You know what? Bortles is right. This Jaguars mindset this week is cool for these guys, and it's important. That mindset, in fact, may be the Key Storyline this week, and why this game is so critical.

Sure, there are other really good storylines.

There's the fact that the San Diego Chargers are the opponent. The Chargers have beaten the Jaguars annually enough and routinely to create this rivalry feel – at least from the Jaguars' perspective.

And then there's the Chargers' quarterback: the dastardly, frustratingly-good, so-easy-to-hate Philip Rivers.

Rivers is smirky. He's theatrical. He's cocky – so cocky, in fact, that you get the idea he likes that you hate him – that for him, it's a big part of the fun of being an NFL quarterback.

But there's oh-so-much more to Rivers than the smirk. He's really good. He's really smart. His presence is enough to always make the Chargers dangerous, and he has been more than dangerous when it has come to the Jaguars in recent seasons. He has been downright lethal.

Rivers can beat you even if you play well against him. He's a master at the line of scrimmage with an advanced degree in what Jaguars Head Coach Gus Bradley refers to as Football 501. His ability to get receivers into the right position at the right time pretty much single-handedly beat the Jaguars at EverBank Field last November. That was the Chargers' fifth consecutive victory over the Jaguars in the last six years.

The other storyline this weekend is the whole West Coast thing. The Jaguars haven't won on the West Coast since beating Oakland in the 2004 regular-season finale. They have lost to the Chargers in San Diego and a bunch of other teams on the West Coast since then in a bunch of really one-sided games. They have lost so much it seems ingrained in some observers that the Jaguars can't win on the West Coast.

Bunk.

And bunk, too, is the idea that the Jaguars can't beat the Chargers – and that the smirk of Rivers on the other sideline means that the Jaguars can't win Sunday.

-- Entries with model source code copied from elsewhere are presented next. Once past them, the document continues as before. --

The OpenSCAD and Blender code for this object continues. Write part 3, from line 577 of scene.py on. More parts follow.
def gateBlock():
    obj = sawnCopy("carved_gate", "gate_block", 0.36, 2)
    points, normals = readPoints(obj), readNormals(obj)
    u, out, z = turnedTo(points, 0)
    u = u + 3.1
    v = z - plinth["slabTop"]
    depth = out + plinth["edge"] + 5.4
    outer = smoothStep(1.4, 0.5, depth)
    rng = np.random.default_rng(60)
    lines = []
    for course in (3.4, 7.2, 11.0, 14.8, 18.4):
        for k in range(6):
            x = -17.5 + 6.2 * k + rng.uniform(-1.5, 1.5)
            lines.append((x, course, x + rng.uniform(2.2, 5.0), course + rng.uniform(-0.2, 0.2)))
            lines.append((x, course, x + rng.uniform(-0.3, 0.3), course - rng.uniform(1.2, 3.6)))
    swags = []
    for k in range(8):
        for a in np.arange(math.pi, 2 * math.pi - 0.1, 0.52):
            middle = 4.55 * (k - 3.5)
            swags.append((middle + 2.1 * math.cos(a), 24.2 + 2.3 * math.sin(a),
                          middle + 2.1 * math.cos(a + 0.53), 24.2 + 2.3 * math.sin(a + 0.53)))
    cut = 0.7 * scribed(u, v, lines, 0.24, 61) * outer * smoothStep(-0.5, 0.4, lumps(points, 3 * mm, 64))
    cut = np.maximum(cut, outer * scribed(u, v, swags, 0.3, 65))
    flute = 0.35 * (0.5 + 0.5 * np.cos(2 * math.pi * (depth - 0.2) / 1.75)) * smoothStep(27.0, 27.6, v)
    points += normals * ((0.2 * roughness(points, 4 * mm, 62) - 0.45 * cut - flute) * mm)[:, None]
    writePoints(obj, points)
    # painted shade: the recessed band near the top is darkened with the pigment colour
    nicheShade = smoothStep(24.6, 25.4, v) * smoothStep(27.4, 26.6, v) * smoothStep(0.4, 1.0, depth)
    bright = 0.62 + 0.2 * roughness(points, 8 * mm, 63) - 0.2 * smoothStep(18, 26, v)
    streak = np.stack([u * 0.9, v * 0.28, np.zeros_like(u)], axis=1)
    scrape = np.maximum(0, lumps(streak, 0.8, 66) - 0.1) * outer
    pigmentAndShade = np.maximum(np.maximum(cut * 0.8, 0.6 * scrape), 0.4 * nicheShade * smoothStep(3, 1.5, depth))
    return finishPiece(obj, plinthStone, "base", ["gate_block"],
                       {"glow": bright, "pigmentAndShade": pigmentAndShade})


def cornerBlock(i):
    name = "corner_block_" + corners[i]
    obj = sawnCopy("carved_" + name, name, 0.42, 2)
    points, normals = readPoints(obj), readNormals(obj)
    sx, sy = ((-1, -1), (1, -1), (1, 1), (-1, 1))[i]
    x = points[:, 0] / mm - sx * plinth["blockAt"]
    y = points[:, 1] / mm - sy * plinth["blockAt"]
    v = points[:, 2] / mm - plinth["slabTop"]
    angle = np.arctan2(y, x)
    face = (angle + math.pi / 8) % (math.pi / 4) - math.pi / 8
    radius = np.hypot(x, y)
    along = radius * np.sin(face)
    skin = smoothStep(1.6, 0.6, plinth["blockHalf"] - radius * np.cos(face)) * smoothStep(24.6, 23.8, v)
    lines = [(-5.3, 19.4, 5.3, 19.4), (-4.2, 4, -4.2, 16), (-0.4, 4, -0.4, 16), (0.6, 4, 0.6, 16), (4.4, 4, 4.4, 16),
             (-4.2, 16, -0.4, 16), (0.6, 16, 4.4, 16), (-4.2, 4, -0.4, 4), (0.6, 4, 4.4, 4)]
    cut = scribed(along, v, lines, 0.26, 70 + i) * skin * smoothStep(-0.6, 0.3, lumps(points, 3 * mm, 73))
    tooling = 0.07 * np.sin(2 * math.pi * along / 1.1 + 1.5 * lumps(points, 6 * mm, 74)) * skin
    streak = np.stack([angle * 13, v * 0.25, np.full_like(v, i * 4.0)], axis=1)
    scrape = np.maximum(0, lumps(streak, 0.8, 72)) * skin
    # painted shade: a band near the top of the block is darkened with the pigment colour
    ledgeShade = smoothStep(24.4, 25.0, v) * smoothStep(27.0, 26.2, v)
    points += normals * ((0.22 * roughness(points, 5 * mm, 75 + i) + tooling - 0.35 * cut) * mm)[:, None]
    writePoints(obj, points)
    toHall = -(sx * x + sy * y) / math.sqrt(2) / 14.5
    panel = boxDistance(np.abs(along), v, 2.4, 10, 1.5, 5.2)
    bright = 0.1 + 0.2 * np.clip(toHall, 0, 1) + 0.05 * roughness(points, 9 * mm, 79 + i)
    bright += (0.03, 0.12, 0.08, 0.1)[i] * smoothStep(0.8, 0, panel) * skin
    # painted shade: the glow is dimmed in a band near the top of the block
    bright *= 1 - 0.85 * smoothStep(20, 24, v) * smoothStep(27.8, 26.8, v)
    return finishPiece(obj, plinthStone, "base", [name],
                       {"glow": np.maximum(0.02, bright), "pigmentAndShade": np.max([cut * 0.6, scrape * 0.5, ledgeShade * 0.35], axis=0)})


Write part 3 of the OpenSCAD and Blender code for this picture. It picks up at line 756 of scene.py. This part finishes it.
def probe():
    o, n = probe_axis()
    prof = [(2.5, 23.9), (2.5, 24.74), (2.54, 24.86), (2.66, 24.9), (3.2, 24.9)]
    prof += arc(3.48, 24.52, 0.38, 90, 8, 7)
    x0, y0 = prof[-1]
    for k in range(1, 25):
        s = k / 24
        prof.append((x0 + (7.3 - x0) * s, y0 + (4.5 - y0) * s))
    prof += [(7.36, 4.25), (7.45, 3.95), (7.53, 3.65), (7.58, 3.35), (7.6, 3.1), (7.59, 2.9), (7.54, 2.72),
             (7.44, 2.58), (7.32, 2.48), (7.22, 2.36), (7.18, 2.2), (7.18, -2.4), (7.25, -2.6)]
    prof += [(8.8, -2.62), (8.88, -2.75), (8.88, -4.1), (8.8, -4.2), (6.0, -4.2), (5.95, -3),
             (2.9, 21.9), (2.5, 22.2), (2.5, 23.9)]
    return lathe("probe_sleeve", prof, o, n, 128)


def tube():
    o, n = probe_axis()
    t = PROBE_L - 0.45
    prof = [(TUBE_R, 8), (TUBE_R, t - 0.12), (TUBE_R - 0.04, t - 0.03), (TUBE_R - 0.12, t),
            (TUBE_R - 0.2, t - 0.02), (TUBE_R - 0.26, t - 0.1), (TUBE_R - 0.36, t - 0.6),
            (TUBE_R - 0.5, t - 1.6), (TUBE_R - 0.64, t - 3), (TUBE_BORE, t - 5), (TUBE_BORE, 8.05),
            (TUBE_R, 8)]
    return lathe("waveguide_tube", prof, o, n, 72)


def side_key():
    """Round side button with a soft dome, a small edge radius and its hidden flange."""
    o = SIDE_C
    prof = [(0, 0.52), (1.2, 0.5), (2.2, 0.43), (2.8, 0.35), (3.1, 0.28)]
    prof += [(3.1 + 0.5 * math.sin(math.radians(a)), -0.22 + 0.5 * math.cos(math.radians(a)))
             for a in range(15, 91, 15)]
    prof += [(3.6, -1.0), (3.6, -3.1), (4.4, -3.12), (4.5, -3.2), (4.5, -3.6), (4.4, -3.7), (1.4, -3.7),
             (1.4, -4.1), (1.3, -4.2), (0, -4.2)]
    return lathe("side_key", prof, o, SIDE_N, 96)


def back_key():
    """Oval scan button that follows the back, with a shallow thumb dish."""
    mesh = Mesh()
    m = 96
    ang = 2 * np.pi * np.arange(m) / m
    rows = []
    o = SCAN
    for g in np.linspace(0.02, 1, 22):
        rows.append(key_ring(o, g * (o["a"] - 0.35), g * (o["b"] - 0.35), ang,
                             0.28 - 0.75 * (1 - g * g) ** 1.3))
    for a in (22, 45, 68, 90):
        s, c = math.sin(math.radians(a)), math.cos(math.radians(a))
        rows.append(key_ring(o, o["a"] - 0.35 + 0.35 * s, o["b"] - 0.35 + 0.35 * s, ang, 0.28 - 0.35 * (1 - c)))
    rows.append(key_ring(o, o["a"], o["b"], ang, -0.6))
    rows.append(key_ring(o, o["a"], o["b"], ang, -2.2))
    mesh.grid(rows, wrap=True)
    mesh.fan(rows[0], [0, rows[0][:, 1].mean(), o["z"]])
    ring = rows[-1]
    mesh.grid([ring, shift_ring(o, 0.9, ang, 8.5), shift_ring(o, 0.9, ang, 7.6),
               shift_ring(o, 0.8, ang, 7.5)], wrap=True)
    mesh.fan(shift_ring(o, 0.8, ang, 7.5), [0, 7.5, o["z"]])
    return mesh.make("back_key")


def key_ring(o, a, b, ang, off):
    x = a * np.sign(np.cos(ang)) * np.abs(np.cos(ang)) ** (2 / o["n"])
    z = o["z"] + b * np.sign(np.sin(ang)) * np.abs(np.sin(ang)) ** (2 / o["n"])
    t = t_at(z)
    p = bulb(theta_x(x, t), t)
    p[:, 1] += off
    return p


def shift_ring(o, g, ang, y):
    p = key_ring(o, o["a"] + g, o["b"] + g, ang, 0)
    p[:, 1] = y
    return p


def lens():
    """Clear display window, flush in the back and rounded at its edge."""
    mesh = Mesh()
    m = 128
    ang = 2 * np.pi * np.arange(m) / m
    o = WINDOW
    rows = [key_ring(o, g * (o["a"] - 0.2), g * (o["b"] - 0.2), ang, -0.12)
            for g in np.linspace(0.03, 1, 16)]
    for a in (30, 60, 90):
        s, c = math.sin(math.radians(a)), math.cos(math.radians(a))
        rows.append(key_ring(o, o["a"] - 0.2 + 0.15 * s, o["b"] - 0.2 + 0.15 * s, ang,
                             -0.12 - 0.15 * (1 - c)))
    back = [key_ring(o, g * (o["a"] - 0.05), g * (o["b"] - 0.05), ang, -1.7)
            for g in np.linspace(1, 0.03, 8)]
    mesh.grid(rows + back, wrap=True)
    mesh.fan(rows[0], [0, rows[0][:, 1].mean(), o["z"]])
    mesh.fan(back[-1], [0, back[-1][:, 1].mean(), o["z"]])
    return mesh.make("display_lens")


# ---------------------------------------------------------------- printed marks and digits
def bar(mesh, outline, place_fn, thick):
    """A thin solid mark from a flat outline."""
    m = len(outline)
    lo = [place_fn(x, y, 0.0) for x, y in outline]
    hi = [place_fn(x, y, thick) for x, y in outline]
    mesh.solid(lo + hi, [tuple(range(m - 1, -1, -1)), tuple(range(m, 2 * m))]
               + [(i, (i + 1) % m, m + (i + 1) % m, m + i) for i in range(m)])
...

The Jaguars can beat the Chargers Sunday for a number of reasons. One is that they're good enough to do it. That may not have been the case the past several seasons, but it is now.

And really, forget the other reasons because it all sort of ties into that reason.

This isn't the same Jaguars team as 2015, and it's sure not the same team that lost Bortles' starting debut in San Diego a couple of years back. The 2010 Jaguars? The 2011 version? Long since past.

No, this is a new team, and a new time.

That's the idea Bortles put into words speaking to the media Wednesday. That's the cool mindset change – and it's more than cool for this team. It's vitally important. This is an organization of young, talented players who seem on the cusp of dramatic improvement. They believe it. They feel it. They do both strongly enough that it's hard not to believe it and feel it being around them.

But at some point that mindset must be more than cool. It must be turn into real victories, and that mindset needs to turn into the Jaguars getting rid of old ideas, and exorcising old demons.

What better way to do that than by beating this team that feels like a rival? What better way to do this than beating the guy with the smirk? And doing it on the West Coast?

If this team is a new team, a new era, why not win there? Why not beat this team? Why not do it now?

For this Jaguars team, that would be really cool.

And it would be really important, too.